Vos produits sont distribués dans soixante pays. Mais souhaiteriez-vous dynamiser vos ventes dans certains grands marchés, comme le Japon ou la Chine?

Récemment, la direction de notre groupe a eu des discussions de fond sur ce sujet. Nous sommes arrivés à la conclusion que nous devions renforcer nos points forts. Notre stratégie est donc de nous focaliser avant tout sur quatre marchés, en l’occurrence la Suisse, les Etats-Unis, le Chili et le Brésil ainsi que sur quatre catégories de produits comme mentionné précédemment.

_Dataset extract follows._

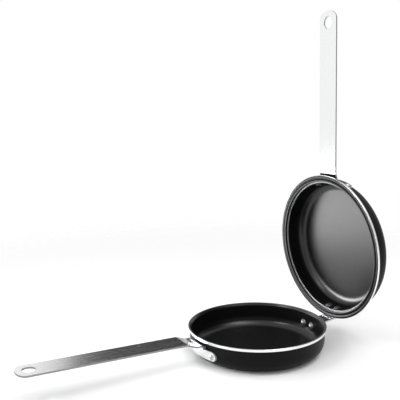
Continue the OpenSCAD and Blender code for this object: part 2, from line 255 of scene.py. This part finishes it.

Est-ce que vos ventes à l’étranger sont plus profitables que vos activités en Suisse? On ne trouve pas cette information dans vos rapports annuels.

La profitabilité dépend avant tout des catégories de produits et non des marchés géographiques!

«La clé pour s’adapter rapidement est d’ouvrir toutes grandes ses deux oreilles»

Plus de 60% de vos actionnaires sont des producteurs laitiers suisses. Est-ce que leurs intérêts s’alignent avec ceux de grands fonds américains, qui figurent également parmi vos actionnaires?

A mon avis, l’ensemble de nos actionnaires souhaite qu’Emmi poursuive les succès obtenus au cours des deux dernières décennies. Et cela pendant très longtemps encore.

Vous avez principalement évolué dans le domaine financier tout au long de votre carrière.Dans votre fonction actuelle, quels sont les avantages et désavantages d’un tel parcours professionnel?

Mon parcours professionnel m’a conduit à servir différentes entreprises, tout en suivant un fil conducteur spécifique: celui de soutenir des trajectoires de croissance dynamique. Cette expérience m’a permis d’acquérir une solide compréhension des mécanismes essentiels à la création de valeur entrepreneuriale.

De plus, en ayant fréquemment changé de fonctions, j’ai développé une capacité à recommencer à zéro à chaque fois. J’ai appris que la clé pour s’adapter rapidement est d’ouvrir toutes grandes ses deux oreilles et de faire preuve d’une saine humilité.